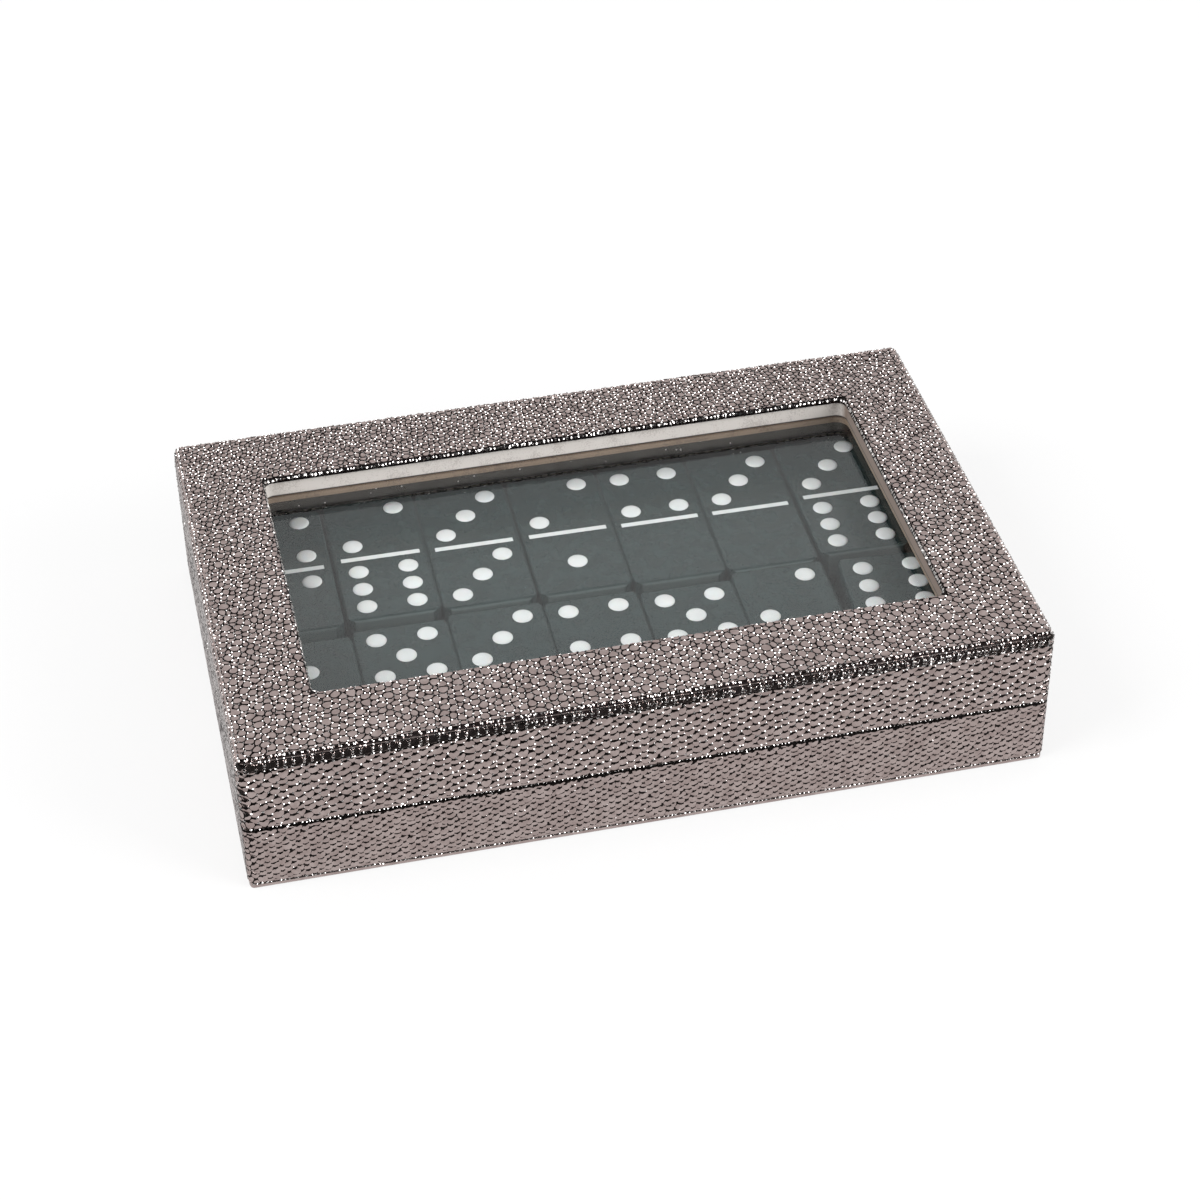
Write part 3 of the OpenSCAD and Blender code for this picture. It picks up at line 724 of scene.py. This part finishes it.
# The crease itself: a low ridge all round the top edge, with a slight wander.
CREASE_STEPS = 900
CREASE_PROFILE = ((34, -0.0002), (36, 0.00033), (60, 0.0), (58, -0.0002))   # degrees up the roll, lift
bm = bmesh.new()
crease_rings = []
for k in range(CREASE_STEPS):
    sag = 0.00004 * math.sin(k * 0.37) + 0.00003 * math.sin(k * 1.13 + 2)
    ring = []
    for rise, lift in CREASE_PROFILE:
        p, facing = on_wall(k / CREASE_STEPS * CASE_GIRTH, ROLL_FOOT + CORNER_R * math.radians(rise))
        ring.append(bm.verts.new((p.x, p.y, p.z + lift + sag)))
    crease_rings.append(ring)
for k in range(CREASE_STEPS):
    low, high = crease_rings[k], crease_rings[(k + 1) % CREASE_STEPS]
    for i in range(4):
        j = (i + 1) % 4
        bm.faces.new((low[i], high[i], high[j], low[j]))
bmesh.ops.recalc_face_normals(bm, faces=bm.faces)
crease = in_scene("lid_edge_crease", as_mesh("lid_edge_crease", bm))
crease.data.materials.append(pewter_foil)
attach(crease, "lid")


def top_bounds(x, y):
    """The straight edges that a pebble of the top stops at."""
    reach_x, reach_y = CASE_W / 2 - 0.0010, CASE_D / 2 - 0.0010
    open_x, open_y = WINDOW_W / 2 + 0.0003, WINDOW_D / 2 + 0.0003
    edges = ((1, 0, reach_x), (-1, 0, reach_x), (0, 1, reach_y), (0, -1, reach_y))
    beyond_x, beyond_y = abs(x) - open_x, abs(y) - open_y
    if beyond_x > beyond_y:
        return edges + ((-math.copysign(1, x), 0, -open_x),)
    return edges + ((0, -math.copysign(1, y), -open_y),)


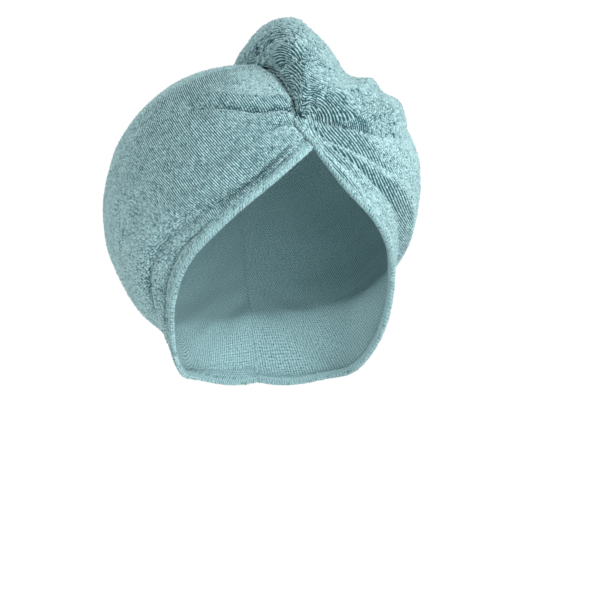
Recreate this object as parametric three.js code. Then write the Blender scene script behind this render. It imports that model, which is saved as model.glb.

*Problem:* Copy out each line in the listing that has the word "code".

*Correct response:*
Write part 3 of the OpenSCAD and Blender code for this picture. It picks up at line 724 of scene.py. This part finishes it.
Recreate this object as parametric three.js code. Then write the Blender scene script behind this render. It imports that model, which is saved as model.glb.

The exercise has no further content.